Além disso, publicações racistas no TikTok apresentam vídeos de um grupo de familiares e amigos negros removendo objetos de uma casa afetada pelos incêndios, tratando-os como saqueadores no meio da tragédia.
Aproveitando a visibilidade do tema, usuários estão buscando engajamento com imagens e vídeos sensacionalistas gerados por inteligência artificial. A agência de checagem "Aos Fatos" desmentiu nos últimos dias postagens que mostram incêndios falsos ou o letreiro de Hollywood incendiado.
Trump na presidência agravará aquecimento
Os Estados Unidos são o maior produtor de petróleo do mundo e o segundo maior emissor de gases de efeito estufa e, embora estejam adotando iniciativas para reduzir as emissões, essas medidas não serão suficientes para conter os efeitos catastróficos do aquecimento global.

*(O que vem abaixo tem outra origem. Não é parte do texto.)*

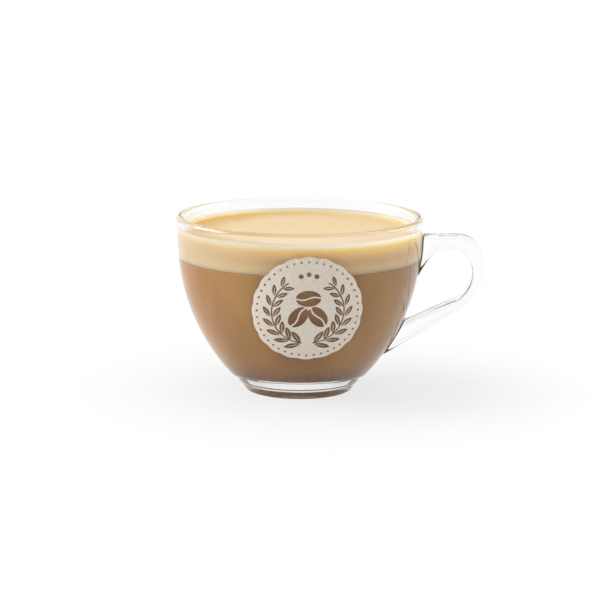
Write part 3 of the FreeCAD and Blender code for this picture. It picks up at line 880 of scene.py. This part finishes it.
@dataclass
class Print:
    """A thin layer of enamel on the front of the bowl, cut out along the motifs' outline."""

    bowl: Bowl
    turned: float = 4.4
    height: float = 0.0405
    lift: float = 0.00002
    thickness: float = 0.00005
    cell: float = 0.00027
    motifs: Motifs = field(default_factory=Motifs)

    def cut(self) -> tuple[Array, Array]:
        """Triangles of a grid, cut where the motifs' field changes its sign.

        A grid edge from f0 to f1 is cut at f0 / (f0 - f1) of its length. A triangle with one corner inside
        leaves a smaller triangle, one with two leaves two triangles.

        Returns:
            Places in the print's plane and corner numbers of the triangles.
        """
        count = int(1.03 * self.motifs.radius * 0.001 / self.cell)
        line = np.arange(-count, count + 1) * self.cell
        x, y = np.meshgrid(line, line)
        value = self.motifs.distance(x * 1000, y * 1000)
        size = len(line)
        number = np.arange(size * size).reshape(size, size)
        plane = np.stack([x, y], 2)

        def crossing(first: tuple, last: tuple) -> Array:
            """Cuts of all grid edges of one kind."""
            gap = value[first] - value[last]
            share = np.where(np.abs(gap) > 1e-12, value[first] / np.where(gap == 0, 1.0, gap), 0.5)
            return plane[first] + np.clip(share, 0.02, 0.98)[..., None] * (plane[last] - plane[first])

        low, high, whole = slice(None, -1), slice(1, None), slice(None)
        kinds = (((whole, low), (whole, high)), ((low, whole), (high, whole)), ((low, low), (high, high)))
        places, edges, start = [plane.reshape(-1, 2)], [], size * size
        for first, last in kinds:
            points = crossing(first, last)
            places.append(points.reshape(-1, 2))
            edges.append(start + np.arange(len(places[-1])).reshape(points.shape[:2]))
            start += len(places[-1])
        level, upright, slanted = edges
        a, b, c, d = number[low, low], number[low, high], number[high, high], number[high, low]
        corners = np.stack([[a, a], [b, c], [c, d]], -1).reshape(-1, 3)
        sides = np.stack([
            [level[low], slanted], [upright[:, high], level[high]], [slanted, upright[:, low]]
        ], -1).reshape(-1, 3)
        inside = (value < 0).ravel()[corners]
        triangles = [corners[inside.all(1)]]
        for k in range(3):
            after, before = (k + 1) % 3, (k + 2) % 3
            one = inside[:, k] & ~inside[:, after] & ~inside[:, before]
            two = ~inside[:, k] & inside[:, after] & inside[:, before]
            triangles.append(np.stack([corners[one, k], sides[one, k], sides[one, before]], 1))
            triangles.append(np.stack([sides[two, k], corners[two, after], corners[two, before]], 1))
            triangles.append(np.stack([sides[two, k], corners[two, before], sides[two, before]], 1))
        return np.concatenate(places), np.concatenate(triangles)

    def build(self) -> Object:
        """Lay the cut sheet on the wall twice, a thickness apart, and close it along its edges."""
        places, triangles = self.cut()
        used, flat_numbers = np.unique(triangles.ravel(), return_inverse=True)
        triangles = flat_numbers.reshape(-1, 3)
        places = places[used]
        climb = float(self.bowl.climb(np.array(self.height))) + places[:, 1]
        around = places[:, 0] / self.bowl.wall_radius(self.bowl.climb_height(climb))
        angle = math.radians(self.turned) - math.pi / 2 + around
        under = self.bowl.on_wall(angle, climb, self.lift)
        over = self.bowl.on_wall(angle, climb, self.lift + self.thickness)
        count = len(places)
        ways = np.concatenate([triangles[:, [0, 1]], triangles[:, [1, 2]], triangles[:, [2, 0]]])
        edge = ~np.isin(ways[:, 0] * count + ways[:, 1], ways[:, 1] * count + ways[:, 0])
        first, last = ways[edge].T
        walls = np.stack([last, first, first + count, last + count], 1)
        faces = np.concatenate([triangles, triangles[:, ::-1] + count])
        return make_piece("print", np.concatenate([over, under]), walls, faces, len(walls))


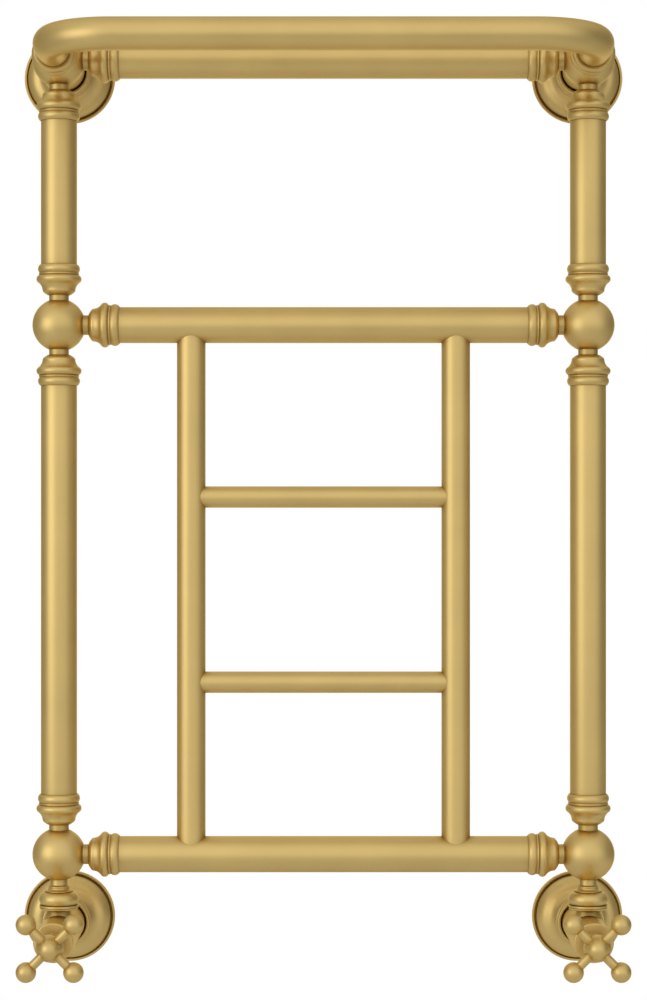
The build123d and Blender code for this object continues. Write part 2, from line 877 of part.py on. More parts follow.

A implementação da Lei de Redução da Inflação, sancionada pelo presidente Joe Biden, destaca-se como um exemplo, com foco na diminuição das emissões no setor energético.
No entanto, o retorno de Donald Trump à presidência dos Estados Unidos pode ter um impacto negativo nas políticas climáticas do país. Embora o efeito exato dessa mudança ainda seja incerto, uma estimativa preliminar do CAT sugere que o desmonte ambiental característico de sua gestão anterior poderia adicionar 0,04°C ao aquecimento global, que se projeta para alcançar 2,7°C até 2100.
Reconhecido negacionista da crise climática, o republicano prometeu durante sua campanha aumentar a produção de combustíveis fósseis e limitar os gastos de Biden com iniciativas de economia verde. Trump também declarou que retiraria os Estados Unidos do Acordo de Paris sobre mudanças climáticas, como fez por um período durante seu primeiro mandato.
Ele ainda está cogitando a saída da Convenção-Quadro das Nações Unidas sobre Mudanças Climáticas (UNFCCC) de 1992, o tratado internacional que estabelece a estrutura para os países cooperarem no enfrentamento das mudanças climáticas. "Eleição de Donald Trump como presidente impactaria os níveis de temperatura projetados que apresentamos aqui, mas não se sabe até que ponto", dizem os pesquisadores.